ProxSkip: Yes! Local Gradient Steps Provably Lead to Communication Acceleration! Finally!
Mishchenko, Konstantin, Malinovsky, Grigory, Stich, Sebastian, Richtárik, Peter
We introduce ProxSkip -- a surprisingly simple and provably efficient method for minimizing the sum of a smooth ($f$) and an expensive nonsmooth proximable ($\psi$) function. The canonical approach to solving such problems is via the proximal gradient descent (ProxGD) algorithm, which is based on the evaluation of the gradient of $f$ and the prox operator of $\psi$ in each iteration. In this work we are specifically interested in the regime in which the evaluation of prox is costly relative to the evaluation of the gradient, which is the case in many applications. ProxSkip allows for the expensive prox operator to be skipped in most iterations: while its iteration complexity is $\mathcal{O}\left(\kappa \log \frac{1}{\varepsilon}\right)$, where $\kappa$ is the condition number of $f$, the number of prox evaluations is $\mathcal{O}\left(\sqrt{\kappa} \log \frac{1}{\varepsilon}\right)$ only. Our main motivation comes from federated learning, where evaluation of the gradient operator corresponds to taking a local GD step independently on all devices, and evaluation of prox corresponds to (expensive) communication in the form of gradient averaging.
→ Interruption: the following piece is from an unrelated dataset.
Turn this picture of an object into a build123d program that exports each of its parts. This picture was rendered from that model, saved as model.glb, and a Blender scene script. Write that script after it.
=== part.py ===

In this context, ProxSkip offers an effective acceleration of communication complexity. Unlike other local gradient-type methods, such as FedAvg, SCAFFOLD, S-Local-GD and FedLin, whose theoretical communication complexity is worse than, or at best matching, that of vanilla GD in the heterogeneous data regime, we obtain a provable and large improvement without any heterogeneity-bounding assumptions.